HAMPDEN — Three years since President Trump’s election, his demonization of immigrants remains at fever pitch.

The son of an immigrant mother himself, he is reportedly considering Ken Cuccinelli for homeland security secretary, in order to press for hard-line immigration policies. Cuccinelli, acting head of Citizenship and Immigration Services, recently suggested that birthright citizenship – a bedrock of American democracy for centuries – can end without a constitutional amendment.

Meanwhile, President Trump continues to demonize the immigrant community, even signing a proclamation barring legal immigrants who cannot prove they will have health care coverage (or the means to pay for it) within 30 days of their arrival to the United States. This affects immigrants applying for visas from overseas, in addition to the spouses and parents of U.S. citizens and immediate family members of lawful permanent residents.

This is antithetical to our American values – of openness and tolerance of all. It also flies in the face of economic reality, given the millions of jobs and billions of dollars in economic output that immigrants contribute annually.

Unfortunately, the demonization of immigrants is not a new practice. We have a long and unfortunate history of doing just that, even though we are a nation of immigrants. What makes today’s attacks on the character of foreigners seeking refuge in America unique and particularly disturbing is that they are coming from the White House.

As far back as the 19th century, immigrants were a favorite target of those already living here. The demonization of yesteryear may not have been state-sponsored (although it often was that, too), but it was no less vile and disturbing.


As documented in my recently published historical novel “An Irish Immigrant Story,” Irish refugees trying to escape the Great Famine of the 1840s were treated deplorably upon their arrival in America. “Irish need not apply” signs were common, along with crueler slogans like “no dogs, no pigs, no Irish.” In Boston Harbor – a popular destination for Europeans seeking a better life – Irish immigrants were quarantined on Deer Island before they were allowed to enter the city, because they were supposedly “dirty and often diseased.” One newspaper opined that sending the Irish back to their home country would solve America’s crime problems.

Does that remind you of a certain someone, who calls for his political opponents to “go back” where they came from?

Such hateful rhetoric has real-world consequences, as it did then.
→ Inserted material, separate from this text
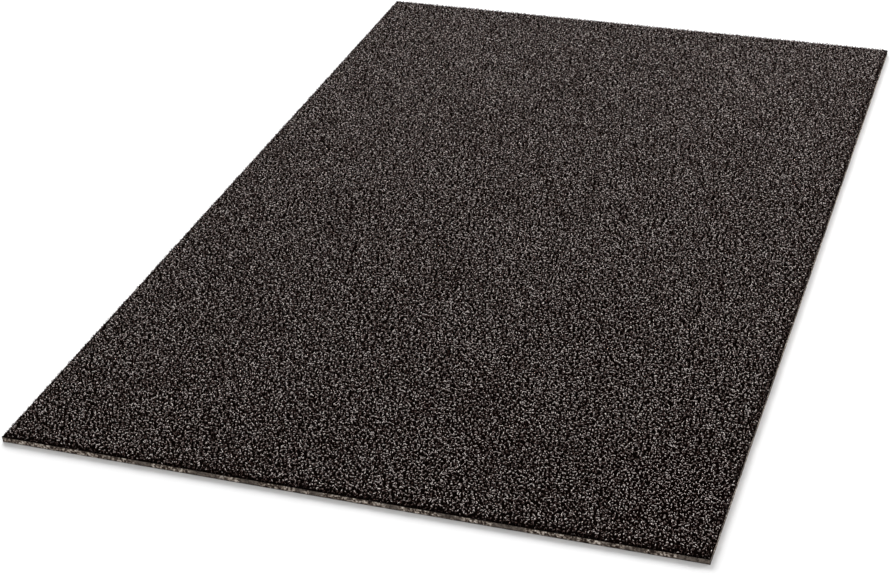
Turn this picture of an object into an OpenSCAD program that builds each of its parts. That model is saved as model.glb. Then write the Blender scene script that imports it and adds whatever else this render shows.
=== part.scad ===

Irish immigrants barred from employment by a bigoted population were reduced to begging in the streets, living in dire poverty. In Boston, the 37,000 Irish immigrants who arrived in 1847 increased the city’s population by over 30 percent, and many were denied employment opportunities.

French Canadians and Italians were also treated unfairly. Those from Asia often had it even worse.

While these were not immigrants from Mexico – the Trump administration’s favorite target – the basis of our nation’s cruelty was the same: Bigotry.

Fortunately, the immigrants of the past endured, helping to build America into what it is today. They started businesses, created new jobs, filled existing ones, fought in America’s wars and led her communities at a time when such communities were routinely scapegoated.


But have we learned nothing from the past? Aren’t we more evolved as a society now, opening doors rather than building walls?

Today, we hear of Mexicans described as murderers, rapists and drug dealers. Immigrant families are separated and children are caged, all in the name of protecting “America’s interests.”

But immigration is in America’s best interest. It always has been.

Throughout “An Irish Immigrant Story,” it becomes clear that the demonization of Irish immigrants most often came from small-minded citizens. Today, that same demonization is coming from the office that historically embodied the true character of America – a nation that stands for higher ideals. It is coming from the leader of the free world, and it is unacceptable.

Dating to 1630, the new land that we now call America was seen as “a city on a hill.” Now, are we to believe that a wall stands between that city and the rest of the world? Between “us” and “them”?

We can do better. We must do better. As the writer George Santayana famously said, “Those who do not learn history are doomed to repeat it.”

America’s history has indeed been filled with doom and gloom for millions of immigrants. And President Trump will doom us to repeat it – unless we, the children of immigrants, say “no more.”